For most of the children, the end of the war was the beginning of being an orphan.
It meant leaving the monastery or the adopting family, and going first to one orphanage, then to another, and so on and so forth
I will never forget the moment when my cousin appeared at the monastery.
A beautiful blond woman, with blue eyes – as if she was a real Polish woman – came to take me.
I remember that before I left I made her come with me to the small chapel which was located inside the monastery, and I told her to kneel.
She was a religious Jew, and she didn’t know how to react to this.
Very slowly she knelt, and together we prayed – for her, her very first Christian prayer, for me, well…
it was hardly my last Christian prayer, because I remained devotedly Christian even after the war.

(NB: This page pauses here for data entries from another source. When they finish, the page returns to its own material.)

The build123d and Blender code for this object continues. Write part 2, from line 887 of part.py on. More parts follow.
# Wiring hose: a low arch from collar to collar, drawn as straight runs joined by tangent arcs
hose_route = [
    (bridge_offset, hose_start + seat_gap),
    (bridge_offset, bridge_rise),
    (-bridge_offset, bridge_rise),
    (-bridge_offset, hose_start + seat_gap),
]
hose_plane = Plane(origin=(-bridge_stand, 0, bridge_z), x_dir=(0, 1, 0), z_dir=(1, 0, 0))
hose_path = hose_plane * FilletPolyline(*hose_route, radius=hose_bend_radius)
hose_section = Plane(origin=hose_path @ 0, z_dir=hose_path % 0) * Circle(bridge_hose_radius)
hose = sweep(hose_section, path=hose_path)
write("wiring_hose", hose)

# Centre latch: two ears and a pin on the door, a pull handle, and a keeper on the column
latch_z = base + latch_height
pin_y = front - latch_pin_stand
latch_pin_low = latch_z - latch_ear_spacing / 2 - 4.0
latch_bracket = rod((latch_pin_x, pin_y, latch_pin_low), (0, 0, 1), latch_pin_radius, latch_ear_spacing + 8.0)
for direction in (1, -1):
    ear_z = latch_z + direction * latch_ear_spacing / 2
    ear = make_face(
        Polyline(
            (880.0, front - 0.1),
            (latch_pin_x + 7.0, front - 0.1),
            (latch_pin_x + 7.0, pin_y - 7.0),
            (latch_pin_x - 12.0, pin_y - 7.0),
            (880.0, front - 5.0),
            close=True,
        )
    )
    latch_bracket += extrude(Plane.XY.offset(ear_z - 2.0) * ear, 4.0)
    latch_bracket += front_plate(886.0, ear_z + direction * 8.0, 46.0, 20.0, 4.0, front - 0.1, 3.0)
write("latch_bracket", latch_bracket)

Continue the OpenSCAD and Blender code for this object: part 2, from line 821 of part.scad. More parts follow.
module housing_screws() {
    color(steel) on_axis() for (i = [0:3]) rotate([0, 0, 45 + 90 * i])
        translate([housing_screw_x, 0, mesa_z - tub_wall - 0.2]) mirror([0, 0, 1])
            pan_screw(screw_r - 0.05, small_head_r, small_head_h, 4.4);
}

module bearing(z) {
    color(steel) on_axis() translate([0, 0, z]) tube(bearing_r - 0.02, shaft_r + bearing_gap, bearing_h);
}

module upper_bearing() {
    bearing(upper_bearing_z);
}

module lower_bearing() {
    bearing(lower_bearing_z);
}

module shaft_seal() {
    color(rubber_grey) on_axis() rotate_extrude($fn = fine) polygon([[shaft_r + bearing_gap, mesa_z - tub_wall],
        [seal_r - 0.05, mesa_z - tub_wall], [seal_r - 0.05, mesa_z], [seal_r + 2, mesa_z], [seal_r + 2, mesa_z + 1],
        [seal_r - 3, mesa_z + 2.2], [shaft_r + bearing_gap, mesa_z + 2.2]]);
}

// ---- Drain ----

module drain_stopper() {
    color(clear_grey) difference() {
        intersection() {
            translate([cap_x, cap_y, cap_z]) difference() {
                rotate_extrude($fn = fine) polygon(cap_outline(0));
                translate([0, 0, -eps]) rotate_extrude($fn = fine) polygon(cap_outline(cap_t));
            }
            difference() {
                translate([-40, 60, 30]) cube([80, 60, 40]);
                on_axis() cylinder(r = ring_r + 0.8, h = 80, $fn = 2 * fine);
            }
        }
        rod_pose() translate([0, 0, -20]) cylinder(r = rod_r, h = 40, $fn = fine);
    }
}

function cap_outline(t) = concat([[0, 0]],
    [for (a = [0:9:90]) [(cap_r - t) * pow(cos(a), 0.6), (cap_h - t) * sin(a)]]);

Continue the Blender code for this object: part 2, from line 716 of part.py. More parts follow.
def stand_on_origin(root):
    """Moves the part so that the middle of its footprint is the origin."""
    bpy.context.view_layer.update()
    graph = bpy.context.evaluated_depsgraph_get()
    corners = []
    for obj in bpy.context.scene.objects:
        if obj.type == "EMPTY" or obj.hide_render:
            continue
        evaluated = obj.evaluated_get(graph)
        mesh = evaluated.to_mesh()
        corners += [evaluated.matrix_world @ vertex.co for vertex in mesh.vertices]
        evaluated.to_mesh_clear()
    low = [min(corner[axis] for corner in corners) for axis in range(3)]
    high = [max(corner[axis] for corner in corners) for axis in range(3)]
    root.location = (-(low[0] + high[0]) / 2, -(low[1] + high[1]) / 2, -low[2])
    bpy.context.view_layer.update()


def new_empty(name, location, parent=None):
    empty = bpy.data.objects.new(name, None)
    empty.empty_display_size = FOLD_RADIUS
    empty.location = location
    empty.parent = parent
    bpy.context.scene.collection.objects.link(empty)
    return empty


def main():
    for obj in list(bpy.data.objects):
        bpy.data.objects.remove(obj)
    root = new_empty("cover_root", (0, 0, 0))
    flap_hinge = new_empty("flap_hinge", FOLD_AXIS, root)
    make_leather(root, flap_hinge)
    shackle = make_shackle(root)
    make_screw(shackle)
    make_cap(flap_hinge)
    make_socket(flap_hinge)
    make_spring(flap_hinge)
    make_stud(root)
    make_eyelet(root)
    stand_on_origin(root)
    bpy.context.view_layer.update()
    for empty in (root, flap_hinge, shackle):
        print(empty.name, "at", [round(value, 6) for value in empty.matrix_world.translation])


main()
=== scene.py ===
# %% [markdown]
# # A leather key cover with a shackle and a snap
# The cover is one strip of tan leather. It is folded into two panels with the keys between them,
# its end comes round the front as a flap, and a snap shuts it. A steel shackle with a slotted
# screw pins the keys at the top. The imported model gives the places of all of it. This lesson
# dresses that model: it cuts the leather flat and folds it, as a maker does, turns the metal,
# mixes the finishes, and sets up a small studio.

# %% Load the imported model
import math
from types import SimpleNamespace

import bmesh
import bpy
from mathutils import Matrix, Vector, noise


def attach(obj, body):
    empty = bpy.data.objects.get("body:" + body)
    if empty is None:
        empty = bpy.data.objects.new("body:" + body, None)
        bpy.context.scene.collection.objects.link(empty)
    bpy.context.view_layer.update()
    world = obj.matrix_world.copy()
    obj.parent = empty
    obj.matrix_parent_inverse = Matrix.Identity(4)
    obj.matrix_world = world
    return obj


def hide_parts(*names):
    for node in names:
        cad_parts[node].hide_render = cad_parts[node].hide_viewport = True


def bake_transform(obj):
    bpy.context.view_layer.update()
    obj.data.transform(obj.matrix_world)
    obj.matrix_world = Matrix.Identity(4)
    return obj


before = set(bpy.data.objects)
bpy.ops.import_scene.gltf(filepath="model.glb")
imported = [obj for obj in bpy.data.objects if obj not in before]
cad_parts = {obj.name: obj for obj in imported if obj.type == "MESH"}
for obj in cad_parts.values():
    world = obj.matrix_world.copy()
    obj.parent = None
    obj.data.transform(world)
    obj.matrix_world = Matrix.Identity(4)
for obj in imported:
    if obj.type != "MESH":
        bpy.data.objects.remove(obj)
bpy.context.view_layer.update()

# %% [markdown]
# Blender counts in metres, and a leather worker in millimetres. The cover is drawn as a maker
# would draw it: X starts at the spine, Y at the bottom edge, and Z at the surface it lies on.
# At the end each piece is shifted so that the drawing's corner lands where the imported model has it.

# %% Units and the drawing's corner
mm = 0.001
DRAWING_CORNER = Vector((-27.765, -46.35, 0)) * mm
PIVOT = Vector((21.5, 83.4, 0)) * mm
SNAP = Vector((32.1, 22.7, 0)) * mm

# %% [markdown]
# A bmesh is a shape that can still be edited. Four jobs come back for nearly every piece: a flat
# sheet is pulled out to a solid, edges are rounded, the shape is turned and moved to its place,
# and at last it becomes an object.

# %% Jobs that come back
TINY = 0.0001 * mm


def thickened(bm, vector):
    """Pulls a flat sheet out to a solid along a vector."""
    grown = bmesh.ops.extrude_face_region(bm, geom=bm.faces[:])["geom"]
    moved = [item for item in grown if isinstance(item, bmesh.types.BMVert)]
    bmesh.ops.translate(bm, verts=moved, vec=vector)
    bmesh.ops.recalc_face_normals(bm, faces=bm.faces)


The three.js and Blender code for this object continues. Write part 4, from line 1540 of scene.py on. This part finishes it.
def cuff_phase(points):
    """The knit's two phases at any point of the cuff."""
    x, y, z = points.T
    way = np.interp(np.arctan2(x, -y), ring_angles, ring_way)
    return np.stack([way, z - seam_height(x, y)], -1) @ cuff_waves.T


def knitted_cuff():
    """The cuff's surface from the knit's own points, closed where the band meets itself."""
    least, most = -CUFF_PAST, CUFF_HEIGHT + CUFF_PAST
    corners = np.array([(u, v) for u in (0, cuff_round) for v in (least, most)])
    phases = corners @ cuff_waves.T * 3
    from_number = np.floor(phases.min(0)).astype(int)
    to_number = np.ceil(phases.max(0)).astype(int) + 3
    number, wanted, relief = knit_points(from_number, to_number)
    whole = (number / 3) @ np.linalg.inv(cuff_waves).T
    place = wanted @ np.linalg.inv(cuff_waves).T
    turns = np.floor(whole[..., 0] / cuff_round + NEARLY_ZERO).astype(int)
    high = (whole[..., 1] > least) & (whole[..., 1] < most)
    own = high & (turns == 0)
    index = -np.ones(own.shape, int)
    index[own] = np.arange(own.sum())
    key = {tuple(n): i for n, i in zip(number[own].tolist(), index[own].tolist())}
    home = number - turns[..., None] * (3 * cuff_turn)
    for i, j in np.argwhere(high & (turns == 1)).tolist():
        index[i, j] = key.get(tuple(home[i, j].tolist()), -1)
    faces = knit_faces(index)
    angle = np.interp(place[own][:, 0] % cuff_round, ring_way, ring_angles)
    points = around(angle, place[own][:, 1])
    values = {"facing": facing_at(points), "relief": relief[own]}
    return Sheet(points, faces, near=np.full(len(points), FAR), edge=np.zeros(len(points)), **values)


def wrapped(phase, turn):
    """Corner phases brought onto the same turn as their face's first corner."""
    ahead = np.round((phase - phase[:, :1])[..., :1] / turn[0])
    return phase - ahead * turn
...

The process of returning to Judaism took… many years.
I devote most of my time helping people who lost their parents at a very early age, and have no idea who they are.
I sit in the archives in Poland and in Israel, and I discover their past.
To date I have helped some 20 people find their past – they now know who their parents are,
when and where they were born, some of them now know how they survived the Holocaust, who rescued them…
I think this is a very significant thing for them. Many of the children who were hidden in monasteries stayed in Poland.
Today they are Christians, some of them know they were born as Jews, and some do not.
It’s very simple, no one ever came to pick them up.